At Vermilion Barging, a company that moves materials around Lake Vermilion, Sheri Sawatzky said cabin owners probably will be undeterred by spring’s slow warm-up. Many will come up because it’s the traditional cabin-opening weekend, with an extra day to get work done.

Pain at the pump

Gas prices are averaging about $3.67 a gallon nationwide, while the Minnesota average was $4.16 Friday, according to GasBuddy.com. But that was down from $4.29 a week ago, and prices at many locations in the metro and statewide had dropped well below $4 Friday.

Dan McElroy, president of Hospitality Minnesota, a trade group that represents Minnesota’s restaurant, lodging, resort and campground associations, expects the price hikes to be temporary, not a “long-term systemic problem” that will force consumers to stay home this summer.

Resort and campground owners are telling him that summer bookings are ahead of last year. “Some of them are well ahead of last year,” McElroy said. “Some are frustrated because the opening weekend of fishing was bad, in some cases lost. But the meat of their business is June, July and August, and those bookings look pretty good.”

McElroy added that Minnesotans seeking to save money on gas are looking for closer-to-home activities and trips — particularly summer festivals such as WE Fest in Detroit Lakes and Tall Ships in Duluth.

That’s encouraging news for Terry Mattson, president and CEO of Visit Duluth. Last year, the city launched an ad campaign emphasizing that Duluth was open to tourism despite damaging floods. This year, another campaign will begin in early June, this time stressing Duluth as a Minnesota destination for major events such as Tall Ships in July.

“In spite of the flood … we were able to bounce back from that and actually had a record summer” in 2012, Mattson said. “It was even bigger than 2011. So 22 out of the last 23 years have been record tourism years.”

Campers heading to Jay Cooke State Park, near Duluth, which was devastated by last year’s flooding, will find the campgrounds open this weekend, as well as most trails. Hwy. 210 is open into the park from the west. But the famed Swinging Bridge won’t be fully repaired and open until late summer.

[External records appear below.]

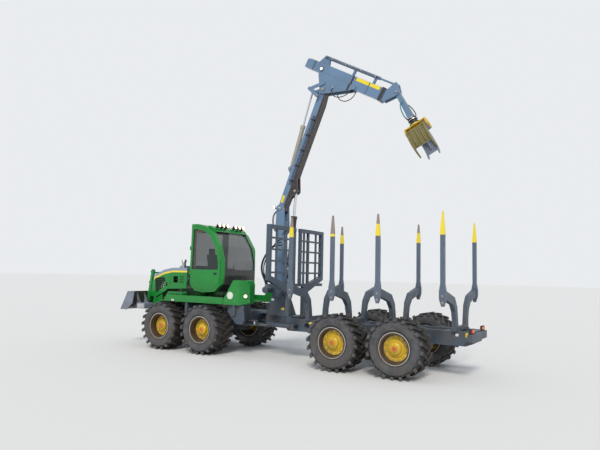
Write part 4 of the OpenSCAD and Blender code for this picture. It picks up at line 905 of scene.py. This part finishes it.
# %% Tanks
TANK_PLATE = (0.49, 1.626)
TANK_CAP = (0.24, 0.95)
TANK_CORNER = (-0.4, 1.42, 1.618)
CORNER_WAY = (0.79, -0.613)
STRAPS_X = (0.02, 0.32, 0.62)
CAP_PROFILE = ((0, 0), (0.06, 0), (0.06, 0.016), (0.052, 0.018), (0.052, 0.03), (0, 0.032))
SIGN_PROFILE = ((0, 0), (0.1, 0), (0.1, 0.003), (0.097, 0.004), (0, 0.004))
for side, s in SIDES.items():
    cap = bmesh.new()
    top = face_on("tanks", at(TANK_CAP[0], s * TANK_CAP[1], 2.6), (0, 0, -1))
    turned(cap, top, CAP_PROFILE)
    for spot in round_spots(0.052, 16):
        disc(cap, raised(top, 0.006, *spot), 0.006, 0.024, 8)
    smooth(piece(f"tank_cap_{side}", cap, plastic, "chassis"))
    x, y, z = TANK_CORNER
    corner = face_on("tanks", at(x, s * y, z), Vector((CORNER_WAY[0], s * CORNER_WAY[1], 0)))
    work_lamp(f"tank_lamp_{side}", corner, 0.05, "chassis", depth=0.036)
    heads = bmesh.new()
    for x in STRAPS_X:
        bolts(heads, side_face("tanks", x, 1.5, s), [(0, 0.0), (0, -0.035)], 0.008, 0.007)
    piece(f"tank_bolts_{side}", heads, fitting_steel, "chassis")
sign = bmesh.new()
turned(sign, side_face("tanks", *TANK_PLATE, 1), SIGN_PROFILE, 48)
piece("tank_plate", sign, white, "chassis")
print("tanks: caps, lamps, a blank round plate")

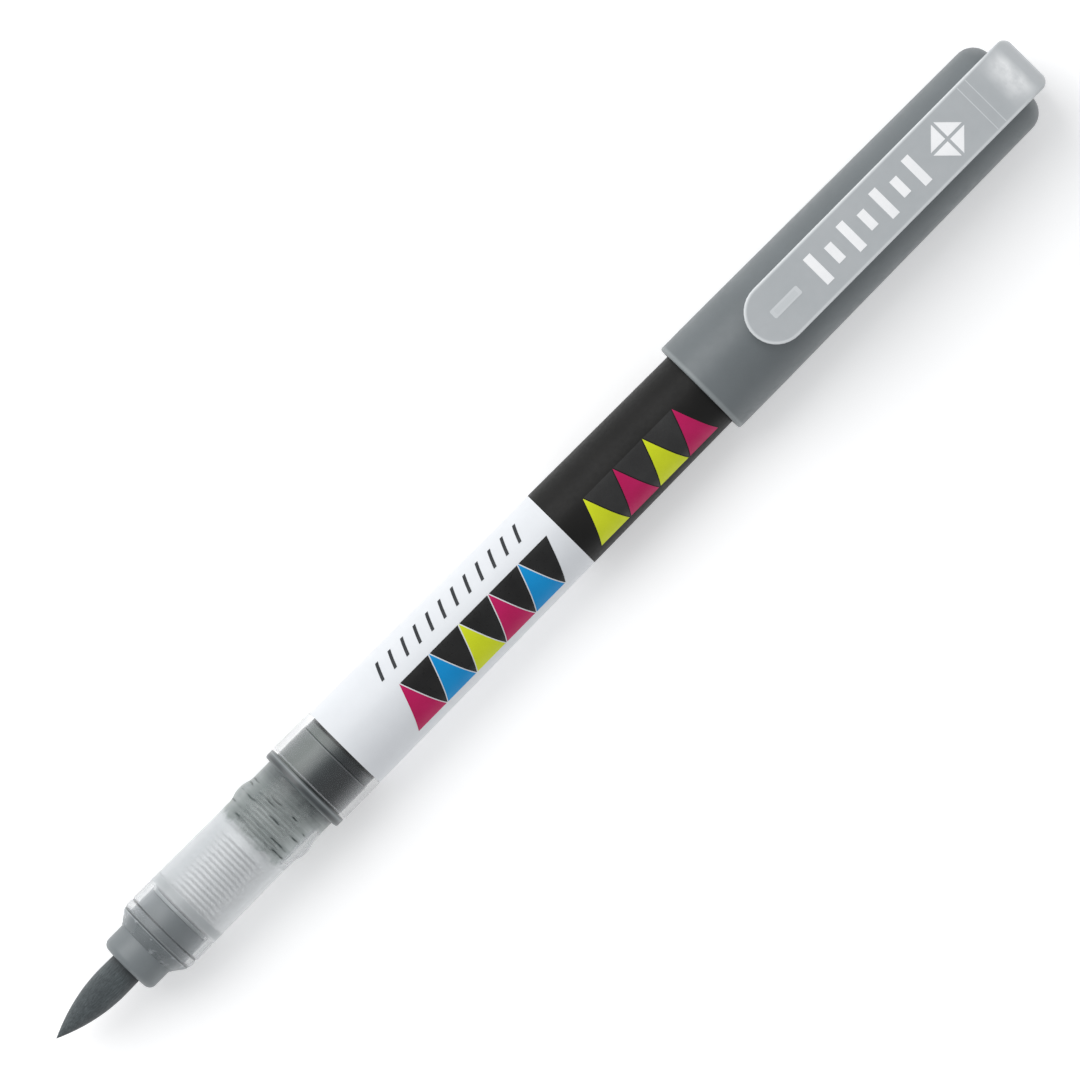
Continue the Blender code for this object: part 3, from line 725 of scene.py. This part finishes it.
def make_ink():
    """The ink as it shows in the clear band, with a channel for the ball."""
    start, end = front("ink_charge"), rear("ink_charge")
    neck_end = rear("grip_section") + 0.04
    channel, film = 2.5, 0.06
    outer = [(start, 4.4), (neck_end, 4.4), (neck_end, barrel_radius(neck_end) - BARREL_WALL - film, 0.02)]
    outer.append((end, barrel_radius(end) - BARREL_WALL - film))
    inner = [(start, channel), (end, channel)]
    show(turned("ink", outer, inner, ink_liquid("ink_look")), "pen", "ink", "ink_charge")


def make_ball():
    """The mixing ball, turned from a half circle."""
    low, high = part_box("mixing_ball")
    centre = ((low.x + high.x) / 2 - TIP_X) / MM
    radius = (high.x - low.x) / 2 / MM
    profile = []
    steps = 24
    for step in range(steps + 1):
        angle = math.pi * step / steps
        reach = radius * math.sin(angle) if 0 < step < steps else 0.0
        profile.append((centre - radius * math.cos(angle), reach, 0.0))
    show(turned("ball", profile, [], steel("ball_look"), 48), "ball", "ball_steel", "mixing_ball")


def make_label():
    """The film: white in front, black behind, split at one line."""
    skin = 0.1
    outer = [(LABEL_FRONT, label_radius(LABEL_FRONT), 0.04), (BAND_BREAK, label_radius(BAND_BREAK), 0.0)]
    outer += [(LABEL_REAR, label_radius(LABEL_REAR), 0.04)]
    inner = [(end, label_radius(end) - skin, 0.0) for end in (LABEL_FRONT, LABEL_REAR)]
    white = printed("label_white_look", (0.705, 0.725, 0.75), (0.74, 0.76, 0.785))
    black = printed("label_black_look", (0.006, 0.006, 0.0055), (0.011, 0.0105, 0.01), 0.5)
    label = turned("label_film", outer, inner, [white, black], 144)
    split = point(BAND_BREAK, 0, 0).x
    for face in label.data.polygons:
        face.material_index = int(face.center.x > split)
    show(label, "pen", "label_film", "barrel_label")


# ---------------------------------------------------------------- printed shapes


def arc_points(station, across, radius, start, end, steps):
    """Points along an arc, with angles in degrees."""
    points = []
    for step in range(steps + 1):
        angle = math.radians(start + (end - start) * step / steps)
        points.append((station + radius * math.cos(angle), across + radius * math.sin(angle)))
    return points


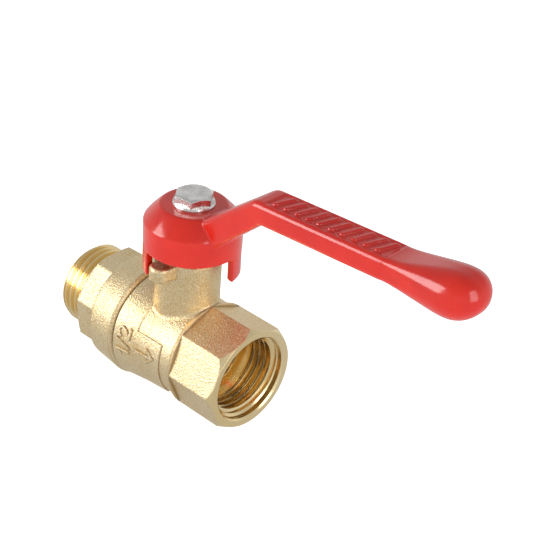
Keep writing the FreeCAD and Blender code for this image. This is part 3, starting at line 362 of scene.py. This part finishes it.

Traffic outbound from the metro area Friday afternoon was heavy. A detour for bridge repair on southbound Interstate 35E at its junction with I-35W in Burnsville caused backups, but lane restrictions on I-94 between St. Cloud and Clearwater had been lifted for the weekend.

“Folks getting out of metro have got to remember: You’re not going to be alone on the freeway,” said Don Zenanko of the state Transportation Department’s Traffic Management Center. “Not only going out, but everyone coming back at the same time Monday, might want to leave a little bit earlier.”

Some advantages, cautions

Tourism and traffic aside, the late-starting summer weather may actually provide some advantages. Mosquitoes shouldn’t be a problem, said University of Minnesota Extension entomologist Jeff Hahn. But ticks could be, so the pants-tucked-in-socks look should be as contemporary as ever.

The Department of Natural Resources also reminded Minnesotans that “warmer weather does not mean warm water.” “For boaters and swimmers, our current water temperatures can prove dangerous, or even deadly, if they don’t consider the effect cold water has on their body,” said Capt. Greg Salo.

Although many spring plants have been late getting started, people who get out this weekend may encounter spring phenomena that they’ve often missed by the time Memorial Day rolls around.

Marsh marigolds seem to be at their peak at Lake Carlos State Park, Sansness said. In the North Woods, trees and wildflowers are running about two weeks late but are showing brilliant spring colors, said Grand Rapids phenologist John Latimer. One flower, trailing arbutus, is running about a month late, he added.

Because the trees still aren’t fully leaf-covered, it’s easier to spot birds in the woods, added Minnesota DNR spokeswoman Kaija Helmetag.

In the Twin Cities area, new grass has only recently started to cover graves at Lakewood Cemetery that were dug over the winter, because running water wasn’t available until recently, said president Ron Gjerde. But he said the cemetery should be ready for Monday’s annual Memorial Day event, which this year will be a commemoration of the 1863 Battle of Gettysburg and the key role Minnesotans played in the Union victory.